APIs use REST over HTTP and websockets.

We try to be (mostly) compatible with Google APIs. If there is a Google API client library (or library generator) for your language of choice, that is probably a good place to start.

Discovery document
  • The discovery document is generated by the API server at runtime, and tells you what the API methods and schemas are.
  • The discovery document specification is mostly followed.
  • In a language like Java or Go, you use the discovery doc to generate a client library.
  • In a language like Ruby and Python, you can load the discovery doc at runtime.

Gotchas

SSL certificates

Stock Google SDKs (and HTTP libraries) make it difficult to disable SSL certificate/CA verification. This can make development and testing awkward. This is generally the first hurdle.
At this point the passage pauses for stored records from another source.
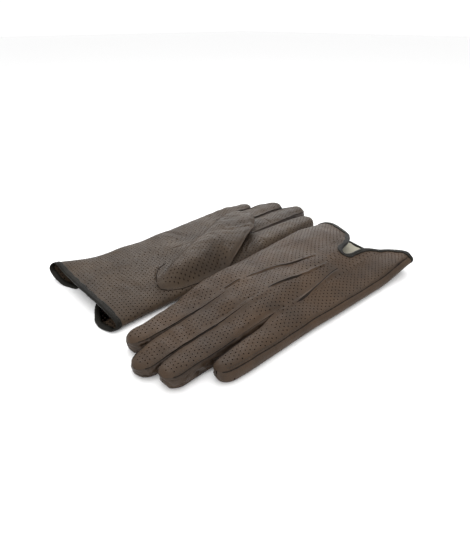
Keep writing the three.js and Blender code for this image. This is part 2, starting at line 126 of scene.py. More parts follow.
def spline(pts, step=1.2, closed=False):
    """A smooth line through points, at an even step."""
    p = np.asarray(pts, float)
    n = len(p)
    out = []
    rng = range(n if closed else n - 1)
    for i in rng:
        p0, p1, p2, p3 = (p[(i - 1) % n] if closed or i > 0 else 2 * p[0] - p[1]), p[i], p[(i + 1) % n], (p[(i + 2) % n] if closed or i + 2 < n else 2 * p[n - 1] - p[n - 2])
        t = np.linspace(0, 1, 24, endpoint=False)[:, None]
        out.append(0.5 * ((2 * p1) + (-p0 + p2) * t + (2 * p0 - 5 * p1 + 4 * p2 - p3) * t**2 + (-p0 + 3 * p1 - 3 * p2 + p3) * t**3))
    out = np.concatenate(out + ([] if closed else [p[-1:]]))
    return resample(out, step, closed)


def resample(p, step, closed=False):
    q = np.concatenate([p, p[:1]]) if closed else p
    d = np.concatenate([[0], np.cumsum(np.linalg.norm(np.diff(q, axis=0), axis=1))])
    n = max(2, int(round(d[-1] / step)))
    t = np.linspace(0, d[-1], n + 1)
    if closed:
        t = t[:-1]
    return np.stack([np.interp(t, d, q[:, k]) for k in range(q.shape[1])], 1)


class Glove:
    def __init__(self, side, yaw, at, palm_up, R, U, S, tip, hinge, crotch, thick, gaps, edge_up, thumb_T, thumb_shift, lift=None, droop=(0, 0, 0, 0)):
        self.side, self.palm_up = side, palm_up
        t = math.radians(yaw)
        self.c, self.s = math.cos(t), math.sin(t)
        self.at = at
        self.R, self.U, self.S = Tab(R), Tab(U), [Tab(r, 9) for r in S]
        self.tip, self.hinge, self.crotch = tip, hinge, crotch
        self.T = Tab(thick, 12)
        self.gaps, self.edge_up = gaps, edge_up
        self.lift = lift or (lambda x, y: 0.0 * (x + y))
        self.thumb_T, self.thumb_shift, self.droop = thumb_T, thumb_shift, droop
        self.broad = waves(11 if palm_up else 12, 26, 60)
        self.mid = waves(21 if palm_up else 22, 9, 22)
        self.fine = waves(31 if palm_up else 32, 3.2, 7)

    def place(self, P):
        P = np.asarray(P, float)
        x = P[:, 0] * self.c - P[:, 1] * self.s + self.at[0] - CENTRE[0]
        y = P[:, 0] * self.s + P[:, 1] * self.c + self.at[1] - CENTRE[1]
        return np.stack([x, y, np.maximum(P[:, 2], 0.0)], 1) / 1000.0

    # plan of finger i at y: centre, half width, and 1 to 0 over its rounded tip
    def plan(self, i, y):
        gr = 0 if i == 0 else self.gaps[i - 1] * sm(self.crotch[i - 1] - 1, self.crotch[i - 1] + 26, y)
        gu = 0 if i == 3 else self.gaps[i] * sm(self.crotch[i] - 1, self.crotch[i] + 26, y)
        r = self.R(y) if i == 0 else self.S[i - 1](y) - gr / 2
        u = self.U(y) if i == 3 else self.S[i](y) + gu / 2
        L = 13.0
        a = np.clip((y - (self.tip[i] - L)) / L, 0, 1)
        rnd = np.sqrt(np.maximum(0, 1 - a**3.0))
        # the finger narrows a little on its way to the tip
        n = 1 - 0.05 * sm(self.tip[i] - 55, self.tip[i] - 12, y)
        return (r + u) / 2, np.maximum((r - u) / 2 * rnd * n, 0.02), rnd

    def ends(self, i, top):
        """Angles where the finger's upper or lower skin ends, on its thumb side and its other side."""
        if top:
            return (0.0 if i == 0 else SEAM_UP), math.pi - (SIDE_SEAM if i == 3 else SEAM_UP)
        return (0.0 if i == 0 else SEAM_DOWN), -math.pi + (-SIDE_SEAM if i == 3 else -SEAM_DOWN)

    def heights(self, i, y, rnd):
        T = self.T(y)
        q = 0.74 + 0.26 * rnd**0.8
        mid = (0.46 + 0.20 * (1 - rnd)) * T
        if self.droop[i]:
            T = T * (1 - self.droop[i] * sm(self.tip[i] - 34, self.tip[i] - 4, y))
            mid = np.minimum(mid, T * 0.45)
        return np.maximum(T * q, mid + 0.25), mid

    def valley(self, i, s, y):
        """How far the seam edge between two fingers is brought up where they lie pressed together."""
        v = 0.0 * s
        if i > 0:
            v = v + self.edge_up[i - 1] * np.clip(s, 0, 1) ** 4
        if i < 3:
            v = v + self.edge_up[i] * np.clip(-s, 0, 1) ** 4
        return v * (1 - 0.7 * sm(self.tip[i] - 22, self.tip[i] - 5, y))

    def skin(self, i, s, y, top):
        """A point of the upper or lower skin in strip i, s = 1 on its thumb side and -1 on the other."""
        s, y = np.broadcast_arrays(np.asarray(s, float), np.asarray(y, float))
        a, b = self.ends(i, top)
        c, hw, rnd = self.plan(i, y)
        Tc, mid = self.heights(i, y, rnd)
        fx, fz = FINGER(s, a, b)
        half = np.where(fz >= 0, Tc - mid, mid * (0.4 + 0.6 * rnd))
        X, Z = c + hw * fx, mid + half * fz
        if top:
            v = self.valley(i, s, y)
            Z = Z + v * half
            X = X + hw * np.sign(s) * v * 0.36
        # the hand's broad section
        R, U = self.R(y), self.U(y)
        px = c + hw * s
        sg = np.clip(2 * (px - U) / (R - U) - 1, -1, 1)
        pa, pb = (0.0, math.pi - SIDE_SEAM) if top else (0.0, -math.pi - SIDE_SEAM)
        gx, gz = PALM(sg, pa, pb)
        T = self.T(y)
        m = 0.43 * T
        PX, PZ = (R + U) / 2 + (R - U) / 2 * gx, m + np.where(gz >= 0, T - m, m) * gz
        w = sm(104, 152, y)
        X, Z = PX + (X - PX) * w, PZ + (Z - PZ) * w
        for side, k in ((1, i - 1), (-1, i)):
            if 0 <= k < 3:
                pull = (1 - sm(self.crotch[k] - 2, self.crotch[k] + 17, y)) * np.clip(side * s, 0, 1) ** 4
                X, Z = X + pull * (px - X), Z + pull * (PZ - Z)
        return self.finish_skin(i, s, X, y, Z, top)

    def finish_skin(self, i, s, X, y, Z, top):
        n = 0.55 * self.broad(X, y) + 0.16 * self.mid(X, y) * (0.5 + sm(110, 175, y))
        n = n * (1 - 0.55 * np.abs(s) ** 8)
        if top:
            Z = Z + n * (0.35 + 0.65 * sm(0, 20, y))
            Z = Z + self.marks(X, y)
        else:
            # the sides' folds and seams stay together
            e = np.clip(s, 0, 1) ** 6 if i == 0 else np.clip(-s, 0, 1) ** 6 if i == 3 else 0.0 * s
            Z = Z + n * e * (0.35 + 0.65 * sm(0, 20, y))
        if i == 3:
            e = np.exp(-(((1 + s) * hw_side(self, y) / 0.8) ** 2)) * (1 - sm(self.tip[3] - 8, self.tip[3] - 2, y))
            X, Z = X + 0.62 * e, Z - 0.34 * e
        L = self.lift(X, y)
        Z = Z + L
        if not top:
            Z = np.maximum(Z - 0.15 * (1 - np.abs(s) ** 8), 0.0)
        return np.stack([X, y + 0 * X, Z], -1)

    def marks(self, X, y):
        z = 0.0 * X
        if not self.palm_up:
            for line, depth in self.points:
                z = z + ridge(line, X, y, depth)
            for line, depth, w in self.creases:
                z = z - depth * groove(line, X, y, w)
        else:
            for line, depth, w in self.creases:
                z = z - depth * groove(line, X, y, w)
        return z


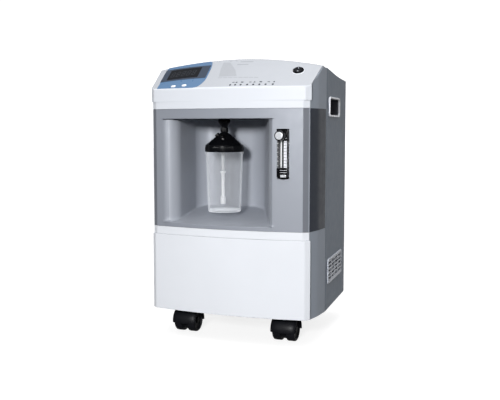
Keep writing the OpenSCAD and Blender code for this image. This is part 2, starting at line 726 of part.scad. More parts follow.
module sieve_bed(i) {
  p = bed_pos[i];
  color("#c9ccd2") translate([p[0], p[1], 90]) union() {
    cylinder(r = 36, h = 320);
    cylinder(r = 38.2, h = 14);
    translate([0, 0, 306]) cylinder(r = 38.2, h = 14);
    translate([0, 0, 320]) cylinder(r = 7, h = 14);
  }
}
module left_sieve_bed() { seat() sieve_bed(0); }
module right_sieve_bed() { seat() sieve_bed(1); }
module oxygen_tank() {
  seat() color("#d4d6db") translate([tank_pos[0], tank_pos[1], 90]) union() {
    cylinder(r = 30, h = 230);
    translate([0, 0, 230]) cylinder(r1 = 30, r2 = 16, h = 12);
    translate([0, 0, 240]) cylinder(r = 6, h = 16);
  }
}
module valve_block() {
  seat() color("#a9adb6") translate([-76, 112, 425]) union() {
    slab(-56, 56, -18, 18, 0, 26);
    for (x = [-42, -14, 14, 42]) translate([x, 0, 26]) cylinder(r = 10, h = 30);
    for (x = [-42, 14]) translate([x, -18, 12]) rotate([90, 0, 0]) cylinder(r = 4, h = 10);
  }
}
module heat_exchanger() {
  seat() color("#b87848") translate([112, 55, 270]) union() {
    for (j = [0:7]) translate([0, 0, j * 14]) rotate_extrude() translate([24, 0]) circle(r = 3.6, $fn = 24);
    translate([24, 0, 0]) cylinder(r = 3, h = 98);
    translate([-24, 0, 0]) cylinder(r = 3, h = 98);
  }
}
module control_board() {
  seat() color("#2f6b4a") translate([105, 132, 420]) union() {
    slab(-50, 50, -1, 0.6, -48, 48);
    slab(-36, -12, -24, -1, 4, 34);
    for (x = [2, 18, 34]) translate([x, -1, 24]) rotate([90, 0, 0]) cylinder(r = 6.5, h = 20);
    slab(0, 36, -9, -1, -34, -8);
    slab(-40, -14, -14, -1, -38, -18);
  }
}

top_cover();
rear_top_cover();
mid_front_panel();
waist_rail();
lower_front_panel();
left_corner_panel();
right_corner_panel();
left_trim_inlay();
right_trim_inlay();
left_side_panel();
right_side_panel();
rear_panel();
base_tray();
left_hand_grip();
right_hand_grip();
left_vent_grille();
right_vent_grille();
filter_cover();
foam_filter();
power_inlet();
breaker_body();
breaker_button();
display_label();
lcd_window();
left_button();
right_button();
switch_bezel();
switch_rocker();
flowmeter_body();
flowmeter_ends();
flowmeter_scale();
flowmeter_float();
flowmeter_knob();
outlet_fitting();
connector_nut();
humidifier_lid();
jar_gasket();
humidifier_jar();
down_tube();
castor_front_left();
castor_front_right();
castor_rear_left();
castor_rear_right();
wheels_front_left();
wheels_front_right();
wheels_rear_left();
wheels_rear_right();
inner_shelf();
compressor();
compressor_rotor();
rubber_mounts();
cooling_fan_frame();
cooling_fan_rotor();
left_sieve_bed();
right_sieve_bed();
oxygen_tank();
valve_block();
heat_exchanger();
control_board();
cover_screws();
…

You could get unstuck by adding your test/dev server's SSL certificate to the relevant HTTP library's "trusted certificate" store, but (so far) there's always been a way to disable verification at runtime as indicated by the ARVADOS_API_HOST_INSECURE setting.

Authorization

No need to think too hard about OAuth2 at this point. Just put ARVADOS_API_TOKEN in the Authorization header of each request, like this:

Authorization: OAuth2 abcd1234apitokengoeshere1234abcd

Request body

Where [most] Google APIs put a single JSON-encoded object in the request body, we accept a JSON document with zero or more objects. For example, instead of this:

{"link_class":"test"}

we do this:

{"link":{"link_class":"test"}}

This is expressed in the discovery document, but stock Google SDKs don't tend to understand it.